В 1905 году, когда пересматривался Гражданский кодекс, Эрвье включили в комиссию, которой было доверено изучить статью 212 и, если потребуется, предложить новую формулировку: «Муж и жена обязаны выполнять взаимный долг верности, помощи и поддержки». Эрвье предложил своим коллегам добавить сюда одно-единственное слово: «любви». Члены комиссии, посчитав, очевидно, что никакой брак не выдержит отягощения трех уже имеющихся условий, отклонили рекомендацию Эрвье. Не так давно к проверенной временем триаде обязанностей все же добавили одно слово. Правда, не «любви», а «уважения». А романтики-британцы, естественно, всегда обещают любить.

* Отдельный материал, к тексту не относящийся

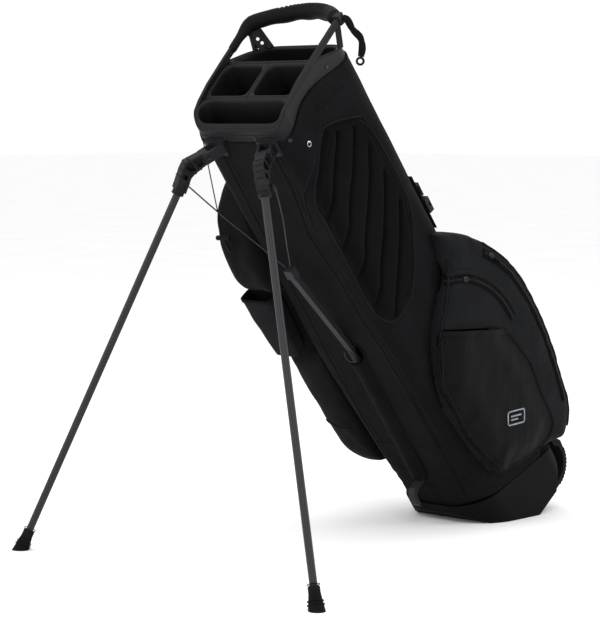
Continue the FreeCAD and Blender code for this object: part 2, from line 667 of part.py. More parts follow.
def tether():
    """A flat rubber tether from the near end of the handle, with an eyelet in its end."""
    flat = V(-SIDEWAYS.y, SIDEWAYS.x, 0)
    half, thick = size("tether_width") / 2, size("tether_wall")
    at = [TETHER_START + SIDEWAYS * a + V(0, 0, b) for a, b in TETHER]
    members = []
    for i, (a, b) in enumerate(zip(at, at[1:])):
        along = (b - a).normalize()
        across = flat.cross(along)
        turn = FreeCAD.Rotation(along, across, flat, "XYZ")
        corner = a - across * half - flat * (thick / 2)
        length = a.distanceToPoint(b)
        members.append(box(f"tether_run_{i}", length, "sizes.tether_width", "sizes.tether_wall", tuple(corner), turn, WORLD))
        end = tuple(b - flat * (thick / 2))
        members.append(cylinder(f"tether_knee_{i}", "sizes.tether_width / 2", "sizes.tether_wall", end, tuple(flat), WORLD))
    hole = cylinder("eyelet", "sizes.eyelet_radius", 12, tuple(at[-1] - flat * 6), tuple(flat), WORLD)
    piece(cut("tether_holed", fuse("tether_strap", *members), hole), "handle_tether")


# ---------------------------------------------------------------- legs
def leg_frame(side):
    """Origin at the leg's pivot, X outwards in the swing plane, Y up the bag, Z along the pivot."""
    swing = math.radians(size("swing_out"))
    out = V(-math.cos(swing), side * math.sin(swing), 0)
    up = V(0, 0, 1)
    turn = FreeCAD.Rotation(out, up, out.cross(up), "XYZ")
    return BAG.multiply(FreeCAD.Placement(V(size("pivot_x"), side * size("pivot_y"), size("pivot_z")), turn))


TUBE_TOP = (64.2, -25.4)
BRACKET = ((-5, 8.5), (8, 10.5), (33, 13), (43, 6), (57, -7), (66, -15), (56, -31), (46, -22), (37, -14), (28, -11.5), (8, -9.5), (-5, -8.5), (-9, 0))
WINDOWS = (((10, 6), (22, 8.5), (20, -6.5), (10, -5.5)), ((26, 8.6), (32, 8.8), (38, 4), (32, -6.5), (25, -7)), ((42, 0.5), (50, -7), (46, -14), (39, -8)))


def flat_plate(name, outline, half, frame):
    """An outline in the X-Y plane of a frame, pulled both ways along Z."""
    polygon = doc.addObject("Part::Polygon", name + "_outline")
    polygon.Nodes = [V(x, y, -half) for x, y in outline]
    polygon.Close = True
    placed(polygon, frame=frame)
    plate = doc.addObject("Part::Extrusion", name)
    plate.Base = polygon
    plate.DirMode = "Custom"
    plate.Dir = frame.Rotation.multVec(V(0, 0, 1))
    plate.LengthFwd = 2 * half
    plate.Solid = True
    return plate


def leg(side, label):
    frame = leg_frame(side)
    half = size("bracket_half")
    tilt = math.radians(size("leg_angle"))
    down = V(math.sin(tilt), -math.cos(tilt), 0)
    top = V(*TUBE_TOP, 0)
    plate = flat_plate(f"{label}_bracket_plate", BRACKET, half, frame)
    socket = cylinder(f"{label}_socket", 8.8, 25, tuple(top - down * 22), tuple(down), frame)
    across = V(down.y, -down.x, 0)
    ear_at = top - down * 8 + across * 10
    outer_z = half if side == FAR else -half
    ear = box(f"{label}_ear", 10, 9, 5, (ear_at.x - 6, ear_at.y - 1, outer_z - (0 if side == FAR else 5)), frame=frame)
    openings = fuse(f"{label}_windows", *(flat_plate(f"{label}_window_{i}", w, half + 1, frame) for i, w in enumerate(WINDOWS)))
    web = box(f"{label}_web", 80, 60, 5, (-10, -40, -2.5), frame=frame)
    windows = [cut(f"{label}_blind_windows", openings, web)]
    bore = cylinder(f"{label}_tube_bore", "sizes.leg_radius", 26, tuple(top - down * 17), tuple(down), frame)
    pivot = cylinder(f"{label}_pivot_bore", "sizes.pin_radius + sizes.pin_play", 2 * half + 2, (0, 0, -half - 1), frame=frame)
    solid = fuse(f"{label}_bracket_solid", plate, socket, ear)
    holes = fuse(f"{label}_bracket_holes", *windows, bore, pivot)
    piece(cut(f"{label}_bracket", solid, holes), f"{label}_leg_bracket")

    length = size("leg_length")
    start = tuple(top - down * 17)
    outer = cylinder(f"{label}_tube_outer", "sizes.leg_radius", length + 17 - 8, start, tuple(down), frame)
    inner = cylinder(f"{label}_tube_inner", "sizes.leg_radius - sizes.leg_wall", length + 17 - 8, start, tuple(down), frame)
    piece(cut(f"{label}_tube", outer, inner), f"{label}_leg_tube")

    foot = doc.addObject("Part::Cone", f"{label}_foot_cone")
    bound(foot, Radius1=8.6, Radius2=13.6, Height=36)
    turn = FreeCAD.Rotation(V(0, 0, 1), down)
    placed(foot, tuple(top + down * (length - 24)), turn, frame)
    collar = cylinder(f"{label}_foot_collar", 8.6, 10, tuple(top + down * (length - 33)), tuple(down), frame)
    floor = box(f"{label}_floor", 120, 120, 40, (-815, side * 310 - 60, -40), frame=WORLD)
    bore = cylinder(f"{label}_foot_bore", "sizes.leg_radius", length, tuple(down * -8 + top), tuple(down), frame)
    sole_cut = fuse(f"{label}_foot_cuts", floor, bore)
    piece(cut(f"{label}_foot_trimmed", fuse(f"{label}_foot_solid", foot, collar), sole_cut), f"{label}_foot")

    cheeks = []
    for i, z in enumerate((-half - 4.5, half + 0.5)):
        cheeks.append(box(f"{label}_cheek_{i}", 35, 17, 4, (-28, -8, z), frame=frame))
    base = box(f"{label}_mount_base", 7, 38, 25, (-104.3, side * 54.5 - 19, 787))
    trim = box(f"{label}_mount_trim", 30, 80, 60, (-97.3, side * 62 - 40, 770))
    bore = cylinder(f"{label}_mount_bore", "sizes.pin_radius", 40, (0, 0, -20), frame=frame)
    mount = fuse(f"{label}_mount_solid", base, *cheeks)
    piece(cut(f"{label}_mount", mount, fuse(f"{label}_mount_cuts", trim, bore)), f"{label}_leg_mount")
    return cylinder(f"{label}_pin", "sizes.pin_radius", 2 * half + 13, (0, 0, -half - 6.5), frame=frame)


# ---------------------------------------------------------------- actuator
ROD = (
    (-139, 592), (-104.5, 411), (-102.5, 400), (-102.5, 121), (-122, 121), (-129, 117), (-132, 110), (-132, 94), (-127.5, 86),
    (-125, 92), (-125, 106), (-122, 111), (-117, 113), (-95.5, 113), (-95.5, 400), (-128.5, 592),
)
WIRE_FOOT = (-132, 4.0, 594)
EAR = (-156, 92, 770)


def actuator():
    half = size("rod_half")
    rod = side_prism("rod_bar", ROD, -half, half)
    head = box("rod_head", 13, 16, 16, (-138.5, -8, 576))
    piece(fuse("rod_and_head", rod, head), "actuator_rod")
    for side, label in ((NEAR, "near"), (FAR, "far")):
        foot, ear = V(WIRE_FOOT[0], side * WIRE_FOOT[1], WIRE_FOOT[2]), V(EAR[0], side * EAR[1], EAR[2])
        run = ear - foot
        wire = cylinder(f"{label}_wire_run", "sizes.wire_radius", run.Length, tuple(foot), tuple(run))
        piece(wire, f"{label}_wire")


top_cuff()
top_divider()
dividers()
body_shell()
base_tub()
foot_plate()
floor_pad()
body_stays()
grab_handle()
spine_channel()
hip_pad()
ball_pocket()
slip_pocket()
valuables_zip()
ball_zip()
apparel_pocket()
bottle_sleeve()
apparel_zip()
small_trim()
handle()
tether()
piece(fuse("leg_pins", leg(NEAR, "near"), leg(FAR, "far")), "leg_hinge_pins")
actuator()
doc.recompute()

# ---------------------------------------------------------------- checks and files
for obj in doc.Objects:
    if "Invalid" in obj.State or "Error" in obj.State:
        raise RuntimeError(f"{obj.Name}: {obj.State}")
for obj in pieces:
    if obj.Shape.isNull() or not obj.Shape.isValid() or not obj.Shape.Solids:
        raise RuntimeError(f"{obj.Label}: bad shape")
os.makedirs("parts", exist_ok=True)
for obj in pieces:
    obj.Shape.exportStep(f"parts/{obj.Label}.step")
    print(f"{obj.Label:24s} solids {len(obj.Shape.Solids)}  volume {obj.Shape.Volume / 1000:9.1f} cm3")
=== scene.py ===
import math

import bmesh
import bpy
import numpy as np
from mathutils import Matrix, Vector
from mathutils.bvhtree import BVHTree

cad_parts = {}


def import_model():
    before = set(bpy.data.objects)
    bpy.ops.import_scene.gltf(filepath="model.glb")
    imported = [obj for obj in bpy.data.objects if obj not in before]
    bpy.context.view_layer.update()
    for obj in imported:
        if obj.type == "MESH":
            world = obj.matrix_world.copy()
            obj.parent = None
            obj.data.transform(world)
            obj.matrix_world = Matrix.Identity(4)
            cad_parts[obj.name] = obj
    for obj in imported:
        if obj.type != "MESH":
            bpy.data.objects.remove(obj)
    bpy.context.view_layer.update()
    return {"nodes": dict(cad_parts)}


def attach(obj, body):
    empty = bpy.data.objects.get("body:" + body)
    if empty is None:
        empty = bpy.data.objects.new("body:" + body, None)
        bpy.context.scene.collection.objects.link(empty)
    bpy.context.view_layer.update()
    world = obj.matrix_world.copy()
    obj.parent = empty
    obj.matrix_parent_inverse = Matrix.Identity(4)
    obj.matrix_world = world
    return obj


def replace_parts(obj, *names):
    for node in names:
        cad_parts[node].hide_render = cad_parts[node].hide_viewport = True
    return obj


# A golf stand bag on its two open legs. Lengths in the modelling code are in mm in the bag's own
# frame: +Z runs up the tube of the bag, -X is its front (the leg side), -Y its near flank.

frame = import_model()
nodes = frame["nodes"]
scene = bpy.context.scene
scene.view_settings.view_transform = "Standard"

LEAN = math.radians(36.76)
BASE = np.array((-20.56, 0.0, 38.52))
TURN = np.array(((math.cos(LEAN), 0, -math.sin(LEAN)), (0, 1, 0), (math.sin(LEAN), 0, math.cos(LEAN))))
NEAR, FAR = -1, 1


def world(points):
    """Bag frame, mm, to row frame, metres."""
    return (np.asarray(points, float) @ TURN.T + BASE) / 1000


def bag(points):
    """Row frame, metres, to bag frame, mm."""
    return (np.asarray(points, float) * 1000 - BASE) @ TURN


# ---------------------------------------------------------------- camera
camera = bpy.data.objects.new("camera", bpy.data.cameras.new("camera"))
scene.collection.objects.link(camera)
RIGHT, UP, BACK = Vector((0.6846, -0.7289, 0)), Vector((0.0622, 0.0585, 0.9963)), Vector(
    (-0.7262, -0.6821, 0.0855)
)
camera.matrix_world = Matrix((
    (RIGHT.x, UP.x, BACK.x, -2.9035),
    (RIGHT.y, UP.y, BACK.y, -2.2979),
    (RIGHT.z, UP.z, BACK.z, 0.6606),
    (0, 0, 0, 1),
))
camera.data.lens = 128.6
camera.data.sensor_width = 36
scene.camera = camera


# ---------------------------------------------------------------- materials
def node_material(name, metallic=0.0, roughness=0.5, specular=0.5, sheen=0.0):
    material = bpy.data.materials.new(name)
    material.use_nodes = True
    shader = material.node_tree.nodes["Principled BSDF"]
    shader.inputs["Metallic"].default_value = metallic
    shader.inputs["Roughness"].default_value = roughness
    shader.inputs["Specular IOR Level"].default_value = specular
    shader.inputs["Sheen Weight"].default_value = sheen
    shader.inputs["Sheen Roughness"].default_value = 0.5
    return material, material.node_tree, shader


def add(tree, kind, inputs=None, **settings):
    node = tree.nodes.new(kind)
    for key, value in settings.items():
        setattr(node, key, value)
    for key, value in (inputs or {}).items():
        if isinstance(value, bpy.types.NodeSocket):
            tree.links.new(value, node.inputs[key])
        else:
            node.inputs[key].default_value = value
    return node


def bag_coordinates(tree):
    place = add(tree, "ShaderNodeTexCoord")
    return add(tree, "ShaderNodeMapping", {0: place.outputs["Object"], "Rotation": (0, LEAN, 0)}).outputs[0]


def tint(tree, shader, where, low, high, size):
    """Base colour that drifts between two tones."""
    noise = add(
        tree, "ShaderNodeTexNoise", {"Vector": where, "Scale": size, "Detail": 4.0, "Roughness": 0.6}
    )
    ramp = add(tree, "ShaderNodeValToRGB", {"Fac": noise.outputs["Fac"]})
    ramp.color_ramp.elements[0].position, ramp.color_ramp.elements[1].position = 0.35, 0.68
    ramp.color_ramp.elements[0].color, ramp.color_ramp.elements[1].color = (*low, 1), (*high, 1)
    tree.links.new(ramp.outputs[0], shader.inputs["Base Color"])
    return ramp


def roughen(tree, shader, where, low, high, size):
    noise = add(tree, "ShaderNodeTexNoise", {"Vector": where, "Scale": size, "Detail": 5.0})
    spread = add(tree, "ShaderNodeMapRange", {"Value": noise.outputs["Fac"], "To Min": low, "To Max": high})
    tree.links.new(spread.outputs[0], shader.inputs["Roughness"])


def bump(tree, shader, heights, distance):
    """Adds up (socket, weight) heights into one bump."""
    total = None
    for socket, weight in heights:
        part = add(tree, "ShaderNodeMath", {0: socket, 1: weight}, operation="MULTIPLY").outputs[0]
        total = part if total is None else add(
            tree, "ShaderNodeMath", {0: total, 1: part}, operation="ADD"
        ).outputs[0]
    node = add(tree, "ShaderNodeBump", {"Height": total, "Distance": distance, "Strength": 1.0})
    tree.links.new(node.outputs[0], shader.inputs["Normal"])


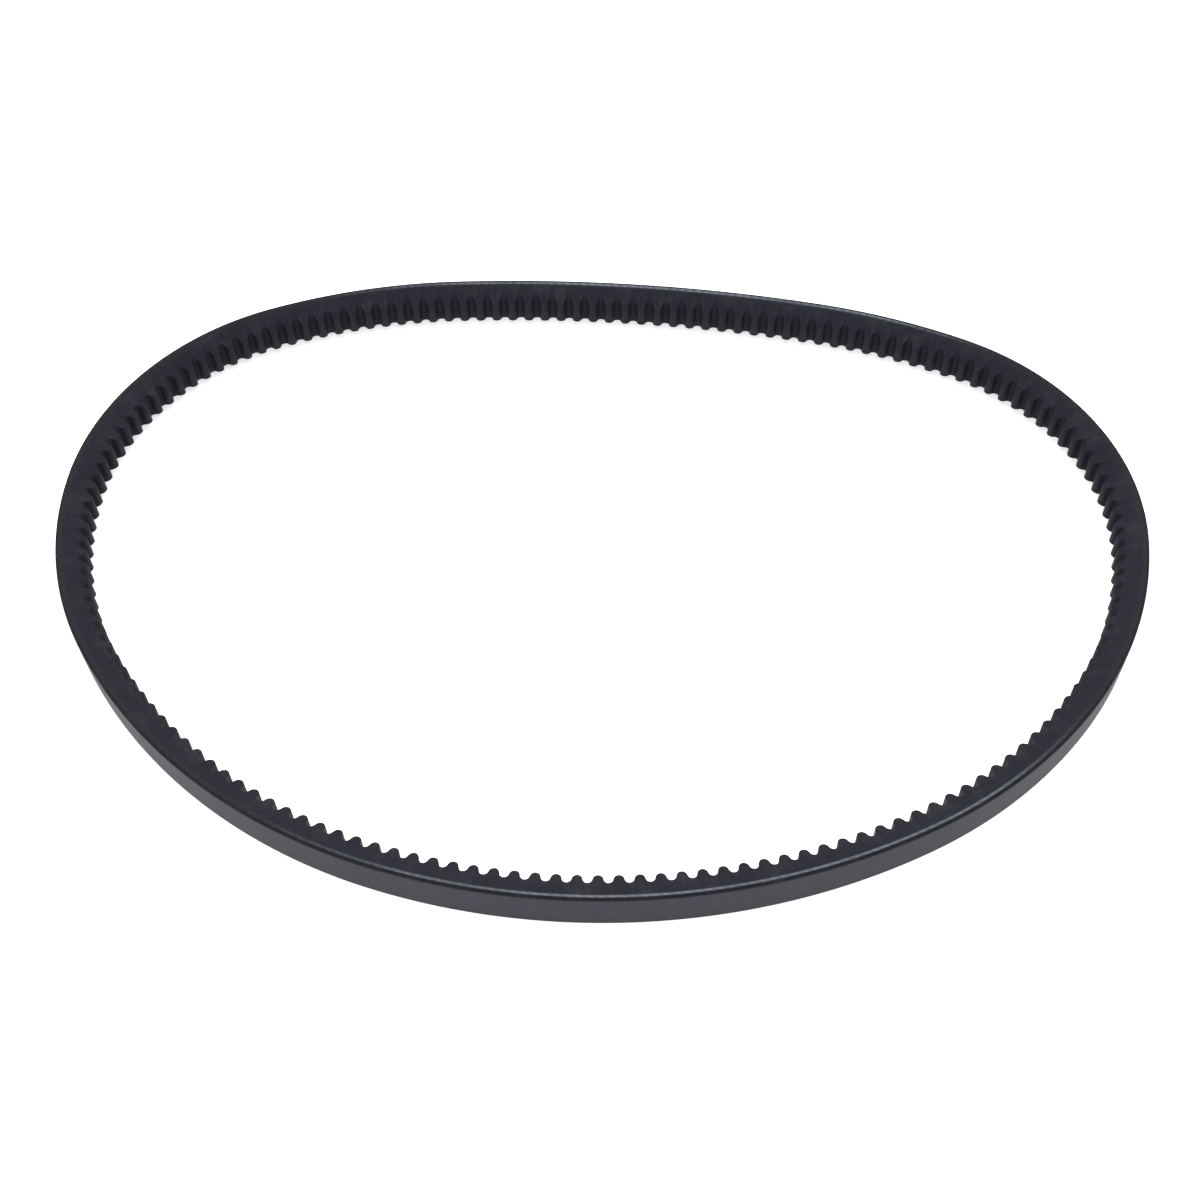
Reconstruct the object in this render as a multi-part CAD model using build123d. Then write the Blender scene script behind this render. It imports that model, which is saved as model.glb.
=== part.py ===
from build123d import *
from build123d.topology import SkipClean
from dataclasses import dataclass
import math
import os

# Raw-edge cogged V-belt, lying on its side in a loose egg-shaped loop.
#
# Frame: millimetres, +Z up, +X along the loop's longest side. The belt rests on the
# plane z = 0 and the origin is under the middle of its bounding box.
#
# Every layer runs once round the loop. A layer's cross-section is drawn with x
# pointing outwards from the cord line and y pointing up from the belt's mid-plane.
# Depths are measured inwards from the cord line, towards the cogs.

# ---------------------------------------------------------------- driving sizes

# Belt as a whole
pitch_length = 815.0  # once round the belt, along the cord line
top_width = 13.0  # across the back, before its corners are rounded
belt_height = 8.0  # from the back to the tips of the cogs
wedge_angle = 40.0  # between the two flanks
back_corner_radius = 0.7

# Layers, from the back inwards
back_ply_thickness = 0.3  # each of the two fabric plies
cord_line_depth = 1.25  # from the back to the middle of the cords
cord_diameter = 1.1
cord_gap = 0.14  # least rubber between one lap of cord and the next
cord_flank_trim = 0.3  # taken off the outermost laps where the flank is cut
rubber_under_cord = 0.35

# Cogs, moulded across the inner side
cog_pitch_wanted = 5.13  # along the cord line; a whole number of cogs goes round
cog_depth = 2.5
cog_tip_radius = 1.25
cog_side_angle = 15.0  # each side of a cog, from square to the belt

# How the loop lies: each bend turns anticlockwise by so many degrees, on a radius
# given as a multiple of the loop's mean radius. The last two bends' radii are not
# given, because they follow from the loop closing on itself.
start_heading = -20.0  # running direction at the first bend, from +X
bends_with_radius = [
    (45.0, 1.39),  # long shallow front
    (25.0, 1.00),
    (30.0, 0.83),
    (70.0, 0.57),  # tight right-hand end
    (15.0, 1.37),
    (15.0, 3.33),  # nearly straight back run
    (20.0, 1.28),
    (65.0, 0.59),  # tight left-hand end
]
closing_turns = (35.0, 40.0)

# How far the cogs' mould core and its blank run past the finished rubber
mould_overrun = 1.0

# Bends are made in stretches of at most so many degrees, so that no round face is long
longest_stretch = 10.0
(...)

Эдмон де Гонкур писал в своем «Дневнике»: «У малыша Эрвье странный голос. Как у лунатика, которого заставляет говорить тот, кто его загипнотизировал». Да и произведения того же Эрвье и его единомышленников не производили на Гонкура особого впечатления. Еще в 1890 году он писал:
Романы из жизни света, вошедшие нынче в моду стараниями Бурже, Эрвье, Лаведана и даже Мопассана, не представляют никакого интереса: эти авторы пишут монографию ни о чем. Вот если бы за дело взялся человек, сам принадлежащий к высшему свету, рожденный, вскормленный и воспитанный в той среде, как, например, Монтескью-Фезансак, способный раскрыть все сокровенные тайны этой несущественности, такой роман мог бы, наверное, получиться интересным… А так, сдается мне, роману из жизни высшего общества жить осталось от силы три года.